Well I am getting gifts for a baby shower and I decided to look at this series. I must say as a scientist I was skeptical (yeah I know how that sounds but it is the only cool thing I can say about myself so give me a break 😆 ), I mean how can you simplify that for babies? This was pretty good I must say. Bayesian probability is probably the basis of all the analyses worth reading these days.
Want to learn about Bayesian probability as a baby well this book attempts to explain it but I was left still with some questions and no real understanding of this concept despite not being a baby.

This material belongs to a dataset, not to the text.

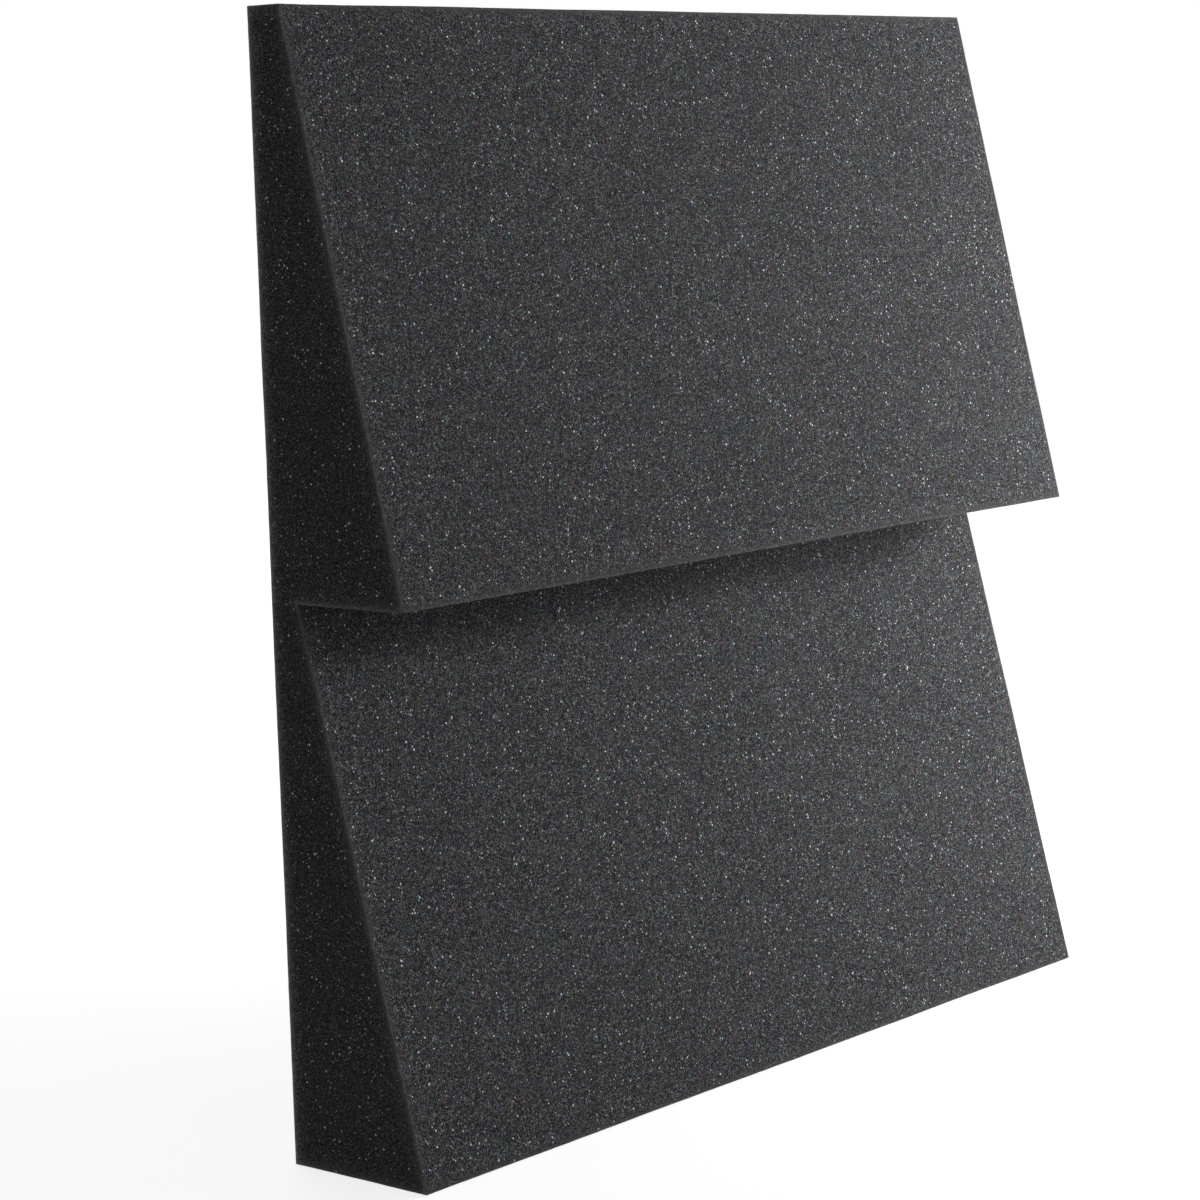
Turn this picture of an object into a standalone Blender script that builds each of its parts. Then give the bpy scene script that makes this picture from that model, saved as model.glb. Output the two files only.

My baby listened to me read it but lost interest as the pictures were not very engaging and despite my enthusiastic voice the content was a bit boring and left me only with a desire to eat cookies.
how is it even possible for the final result to be 3/4? doesn’t make any sense you have NINE 𝐜𝐚𝐧𝐝𝐲 cookies (the ones with the balls) and ONE 𝐧𝐨-𝐜𝐚𝐧𝐝𝐲 cookie (without any balls), equaling TEN COOKIES. the probability of a no-candy bite on a candy cookie is 1/3. the probability of a no-candy bite on a no-candy cookie is 3/3 = 1. if you have TEN cookies (as described above [9 candy cookies; 1 no-candy cookie]), and take a bite of each, we’ll have: 4 no-candy bites (1 no candy bite from the no-candy cookie + 1/3 of the bites from the 9 candy cookies = 3 bites) and 6 candy bites (all from candy cookies). then it says: “1/3 of the candy cookies (9 in total) have a no candy bite”, which makes us with three candy cookies with no-candy bites. and then comes the conclusion that doesn’t make any sense: “the probability of a candy cookie with a no candy bite is 3/4”. and not only that, it illustrates the “4” 𝐜𝐚𝐧𝐝𝐲 cookies with an image of three candy cookies AND a 𝐧𝐨-𝐜𝐚𝐧𝐝𝐲 cookie. so that’s not 4 candy-cookies, but three candy cookies and one no-candy cookie. oh my god
This book could be improved by dividing the cookie evenly into thirds instead of having the cute bite marks. On the pages where they say the probability of a no-candy bite given a candy cookie is 1/3, there's a whole fourth center piece with a candy right on the edge. Intuitively, I would guess that the probability of a no-candy bite given a candy cookie is 1/4. Yes the center piece doesn't follow the shape of what a bite is, but in that case, the bigger crime is that there is a whole section of cookie that is uneaten and has two whole candy bits in it!
Trying to get a decent conception of Bayesian Probability as I barely have any knowledge about it, this book makes it a bit more clear for those with barely any exposure to Bayesian Probability, by that I mean it lives up to its title. I will have to read it a couple more times and engage in actual lectures to get a grasp over the concept as a whole. Baby Steps !
4 stars instead of 3 because I read this book in 2 minutes, yet it pushed me to go down a rabbit hole of 1 hour trying to understand different examples and implications of Bayesian probability on Youtube. And I had no regret.
Obviously not to be taken seriously, but still makes a serious attempt (and sort of fails) at providing a simple explanation of Bayesian Probability. Not a great idea to use cookies as the example. Could have been either a lot funnier or a lot more useful.
This is an adult level explanation of probability with a food metaphor. This is for babies. I read it. I'm an adult. I didn't understand it. I don't think babies can.